Ma dai governi locali non è arrivato alcun segno di apertura, mentre la polizia ha tentato di mettere a tacere i 'ribelli' tagliando i rifornimenti. Secondo quanto riferito dall'Associated press e da altre fonti giornalistiche, già dalla fine della scorsa settimana le forze dell'ordine hanno sbarrato le strade che portano a Wukan, bloccato i rifornimenti di cibo e acqua destinati al villaggio e impedito alla popolazione di uscire dal paese. "Lunedì sono stati ripristinati i rifornimenti di alcuni generi alimentari, ma le scorte scarseggiano e la polizia ci impedisce perfino di andare a pesca" ha spiega Qiu Yankun, proprietario di un piccolo negozio di strumenti per lavorare la terra. "Nessuno osa lasciare il paese.
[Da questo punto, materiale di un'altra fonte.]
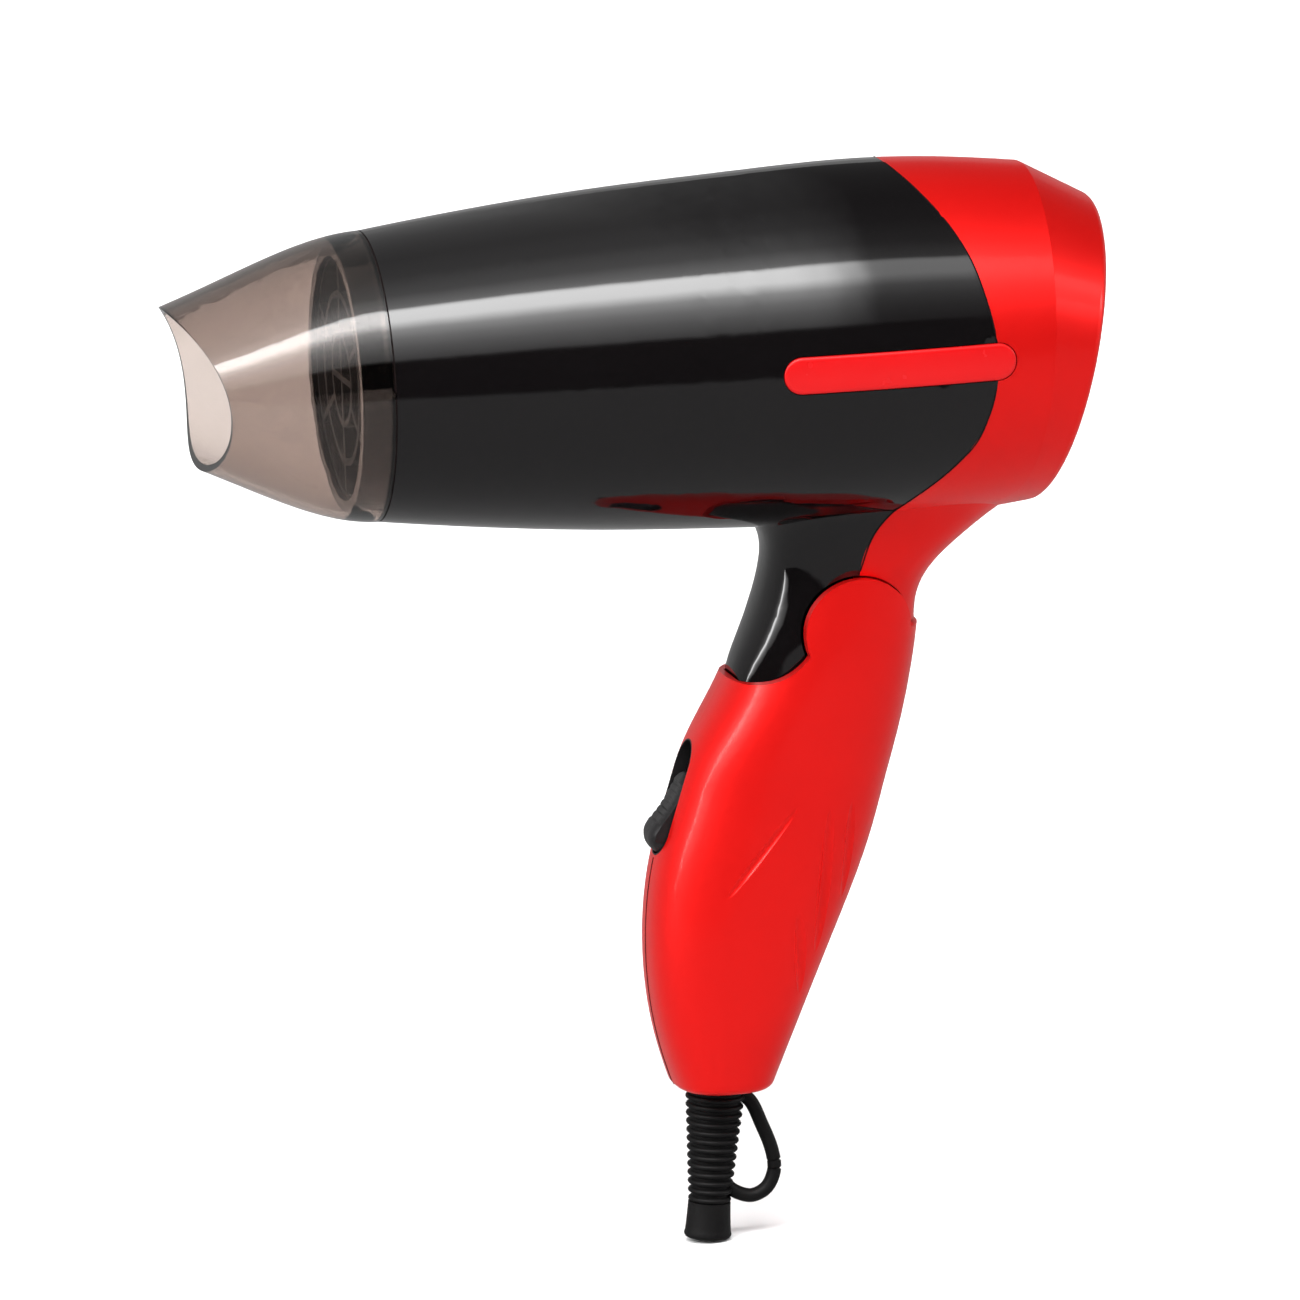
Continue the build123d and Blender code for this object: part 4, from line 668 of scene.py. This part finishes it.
steel = metal("zinc_steel", (0.50, 0.50, 0.51), (0.66, 0.66, 0.66), 0.24, 0.42)
dress(steel, "body_screws", "thermal_fuse", "motor", "motor_shaft", "hinge_tube", "hinge_washers",
      "detent_spring", "handle_screws", "clamp_screws")
brass = metal("contact_brass", (0.62, 0.43, 0.16), (0.80, 0.60, 0.28), 0.25, 0.4)
dress(brass, "thermostat", "switch_contact")
nichrome = metal("nichrome", (0.20, 0.17, 0.15), (0.36, 0.30, 0.26), 0.35, 0.55)
dress(nichrome, "heater_coil")

# ---- Heater ------------------------------------------------------------------------------
# The crossed boards and the sleeve round them are pressed mica, flaky and slightly shiny,
# browned a little by heat.

mica = Finish("mica")
mica_flakes = mica.node("ShaderNodeTexVoronoi", {"Vector": mica.place, "Scale": 420.0})
mica.set(
    **{"Base Color": mica.tint(mica_flakes.outputs["Distance"], (0.62, 0.54, 0.38), (0.78, 0.71, 0.56)),
       "Roughness": mica.spread(mica_flakes.outputs["Color"], 0.25, 0.6),
       "Normal": mica.bump(mica_flakes.outputs["Distance"], 0.00005)})
dress(mica, "heater_tube", "heater_frame")

# ---- Fan and cord clamp ------------------------------------------------------------------
# Grey nylon mouldings with a satin skin and faint flow marks.

grey_nylon = Finish("grey_nylon")
grey_nylon.set(
    **{"Base Color": grey_nylon.tint(grey_nylon.noise(80, 4), (0.22, 0.22, 0.23), (0.30, 0.30, 0.30)),
       "Roughness": grey_nylon.spread(grey_nylon.noise(400), 0.38, 0.52),
       "Normal": grey_nylon.bump(grey_nylon.noise(900), 0.00004)})
dress(grey_nylon, "fan", "cord_clamp")

# ---- Circuit board, capacitor and leads --------------------------------------------------
# A phenolic board with green mask, a yellow film capacitor, and leads in white
# heat-proof sleeving.

board_green = Finish("board_green")
board_green.set(
    **{"Base Color": board_green.tint(board_green.noise(260, 5), (0.02, 0.16, 0.05), (0.05, 0.26, 0.09)),
       "Roughness": board_green.spread(board_green.noise(500), 0.25, 0.45),
       "Normal": board_green.bump(board_green.noise(700), 0.00004)})
dress(board_green, "rectifier_board")

capacitor_yellow = Finish("capacitor_yellow")
capacitor_yellow.set(
    **{"Base Color": capacitor_yellow.tint(capacitor_yellow.noise(120, 3), (0.72, 0.50, 0.05),
                                           (0.86, 0.64, 0.10)),
       "Roughness": capacitor_yellow.spread(capacitor_yellow.noise(300), 0.2, 0.35),
       "Normal": capacitor_yellow.bump(capacitor_yellow.noise(600), 0.00004)})
dress(capacitor_yellow, "capacitor")

lead_sleeve = Finish("lead_sleeve")
lead_sleeve.set(
    **{"Base Color": lead_sleeve.tint(lead_sleeve.noise(200, 4), (0.62, 0.60, 0.55), (0.76, 0.74, 0.70)),
       "Roughness": lead_sleeve.spread(lead_sleeve.noise(500), 0.5, 0.75),
       "Normal": lead_sleeve.bump(lead_sleeve.noise(1400), 0.00006)})
dress(lead_sleeve, "handle_leads", "barrel_leads")

# ---- Lint filter -------------------------------------------------------------------------
# A disc of fine woven steel mesh behind the intake bars, dull from dust.

woven_steel = Finish("woven_steel")
threads = {"Vector": woven_steel.place, "Scale": 420.0}
weft = woven_steel.node("ShaderNodeTexWave", threads, bands_direction="Y")
warp = woven_steel.node("ShaderNodeTexWave", threads, bands_direction="Z")
over = {0: weft.outputs["Fac"], 1: warp.outputs["Fac"]}
weave = woven_steel.node("ShaderNodeMath", over, operation="MAXIMUM")
woven_steel.set(
    **{"Base Color": woven_steel.tint(weave.outputs[0], (0.02, 0.02, 0.02), (0.42, 0.42, 0.42)),
       "Roughness": woven_steel.spread(weave.outputs[0], 0.7, 0.35),
       "Metallic": woven_steel.spread(weave.outputs[0], 0.1, 1.0),
       "Normal": woven_steel.bump(weave.outputs[0], 0.0001)})
dress(woven_steel, "lint_filter")

# ---- Stage -------------------------------------------------------------------------------
# A pale floor under the dryer, three soft lights and the camera.

FLOOR_SIZE = 12.0
FLOOR_GAP = 0.0002
floor_mesh = bpy.data.meshes.new("floor")
floor_level = cad_box[0][2] - FLOOR_GAP
half = FLOOR_SIZE / 2
floor_mesh.from_pydata([(-half, -half, floor_level), (half, -half, floor_level),
                        (half, half, floor_level), (-half, half, floor_level)], [], [(0, 1, 2, 3)])
floor = bpy.data.objects.new("floor", floor_mesh)
bpy.context.scene.collection.objects.link(floor)
pale = Finish("pale_floor")
pale_tint = pale.tint(pale.noise(3), (0.90, 0.90, 0.90), (0.92, 0.92, 0.92))
pale.set(**{"Base Color": pale_tint}, Roughness=0.9, Specular_IOR_Level=0.1)
floor.data.materials.append(pale.material)
floor.visible_glossy = False

world = bpy.data.worlds.new("studio")
world.use_nodes = True
sky = world.node_tree
# brightness of the studio against the height of the direction, in degrees about the barrel's
# axis from straight ahead: one long softbox, bright at its upper edge, with dark either side
SOFTBOX = [(-180, 0.025), (-11, 0.025), (-9, 0.002), (19, 0.002), (21, 0.06), (30, 0.12),
           (37, 0.20), (44, 0.36), (51, 0.95), (60, 1.0), (61.5, 0.19), (73, 0.08), (90, 0.038),
           (108, 0.025), (180, 0.025)]
SOFTBOX_STRENGTH = 15.5
BOX_END = (0.13, 0.20)   # sideways share of the direction over which the softbox ends
BEYOND_END = 0.2
BOX_LOW = 0.3            # the end applies above this upward share of the direction


def sky_node(kind, inputs=None, **settings):
    made = sky.nodes.new(kind)
    for key, value in settings.items():
        setattr(made, key, value)
    for key, value in (inputs or {}).items():
        if isinstance(value, bpy.types.NodeSocket):
            sky.links.new(value, made.inputs[key])
        else:
            made.inputs[key].default_value = value
    return made


towards = sky_node("ShaderNodeSeparateXYZ", {0: sky_node("ShaderNodeTexCoord").outputs["Generated"]})
nearer = sky_node("ShaderNodeMath", {0: towards.outputs["Y"], 1: -1.0}, operation="MULTIPLY")
height = sky_node("ShaderNodeMath", {0: towards.outputs["Z"], 1: nearer.outputs[0]}, operation="ARCTAN2")
share = sky_node("ShaderNodeMapRange", {"Value": height.outputs[0], "From Min": -pi, "From Max": pi})
ramp = sky_node("ShaderNodeValToRGB", {"Fac": share.outputs["Result"]})
stops = ramp.color_ramp.elements
while len(stops) < len(SOFTBOX):
    stops.new(0.5)
# done twice, because moving a stop past its neighbours puts the stops in a new order
for again in range(2):
    for stop, (degrees, level) in zip(stops, SOFTBOX):
        stop.position = (degrees + 180) / 360
        stop.color = (level, level, level, 1)
box_end = sky_node("ShaderNodeMapRange", {"Value": towards.outputs["X"], "From Min": BOX_END[0],
                                          "From Max": BOX_END[1], "To Min": 1.0, "To Max": BEYOND_END})
above = sky_node("ShaderNodeMath", {0: towards.outputs["Z"], 1: BOX_LOW}, operation="GREATER_THAN")
held = sky_node("ShaderNodeMix", {"Factor": above.outputs[0], "A": 1.0, "B": box_end.outputs["Result"]})
strength = sky_node("ShaderNodeMath", {0: held.outputs["Result"], 1: SOFTBOX_STRENGTH}, operation="MULTIPLY")
background = sky.nodes["Background"]
sky.links.new(ramp.outputs["Color"], background.inputs["Color"])
sky.links.new(strength.outputs[0], background.inputs["Strength"])
bpy.context.scene.world = world
bpy.context.scene.view_settings.view_transform = "Standard"

LOOK_AT = Vector((0.0554, 0.0, -0.0596))


def panel(name, azimuth, elevation, distance, width, height, watts):
    """Soft light aimed at the dryer, azimuth from -Y towards +X; gloss doesn't mirror it."""
    light = bpy.data.lights.new(name, "AREA")
    light.shape = "RECTANGLE"
    light.size = width
    light.size_y = height
    light.energy = watts
    lamp = bpy.data.objects.new(name, light)
    bpy.context.scene.collection.objects.link(lamp)
    turn, rise = radians(azimuth), radians(elevation)
    away = Vector((sin(turn) * cos(rise), -cos(turn) * cos(rise), sin(rise)))
    lamp.location = LOOK_AT + away * distance
    lamp.rotation_euler = away.to_track_quat("Z", "Y").to_euler()
    lamp.visible_glossy = False
    return lamp


panel("top_panel", 0, 80, 2.2, 3.0, 3.0, 16)
panel("front_panel", -20, 20, 2.4, 2.0, 1.5, 5)
panel("floor_panel", 180, 60, 4.0, 5.0, 5.0, 16)

# The camera stands off to the nozzle's side, a little above the barrel, and leans 2 degrees.
YAW = radians(12.4)
RISE = radians(11.0)
ROLL = radians(2.0)
CAMERA_DISTANCE = 2.8
camera_data = bpy.data.cameras.new("camera")
camera_data.lens = 387.7
camera_data.sensor_width = 36.0
camera = bpy.data.objects.new("camera", camera_data)
bpy.context.scene.collection.objects.link(camera)
ahead = Vector((sin(YAW) * cos(RISE), cos(YAW) * cos(RISE), -sin(RISE)))
level = Vector((cos(YAW), -sin(YAW), 0))
upward_axis = level.cross(ahead)
right = level * cos(ROLL) - upward_axis * sin(ROLL)
top = level * sin(ROLL) + upward_axis * cos(ROLL)
camera_turn = Matrix((right, top, -ahead)).transposed().to_4x4()
camera.matrix_world = Matrix.Translation(LOOK_AT - ahead * CAMERA_DISTANCE) @ camera_turn
bpy.context.scene.camera = camera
Per uscire dal villaggio bisogna firmare un foglio, ma non abbiamo capito per quale motivo. Siamo molto spaventati" ha aggiunto Qiu. Nessuna eccezione nemmeno per i bambini che per andare a scuola dovrebbero recarsi in pullman nel vicino centro abitato. L'ordine è tassativo e per gli autobus è impossibile entrare a Wukan. "Ci sono circa mille agenti. Tutte le entrate sono state bloccate e solo poche donne e bambini hanno avuto il permesso di passare", ha riferito un residente. Un fotografo dell'Afp, che aveva cercato di raggiungere il villaggio, è stato fermato in un checkpoint distante diversi chilometri dalla zona e scortato fino alla città di Shenzen.
Alla fine settembre era sembrato che le proteste dei residenti avessero prodotto qualche risultato. Gli ufficiali governativi del Guangdong avevano promesso di condurre delle indagini sulle appropriazioni e vendite illegittime di terreni collettivi. Dal canto loro, i rappresentanti dei villaggi avevano promesso di co-operare con il governo e di evitare "azioni troppo drastiche". Ma a quanto pare nulla è cambiato negli ultimi mesi.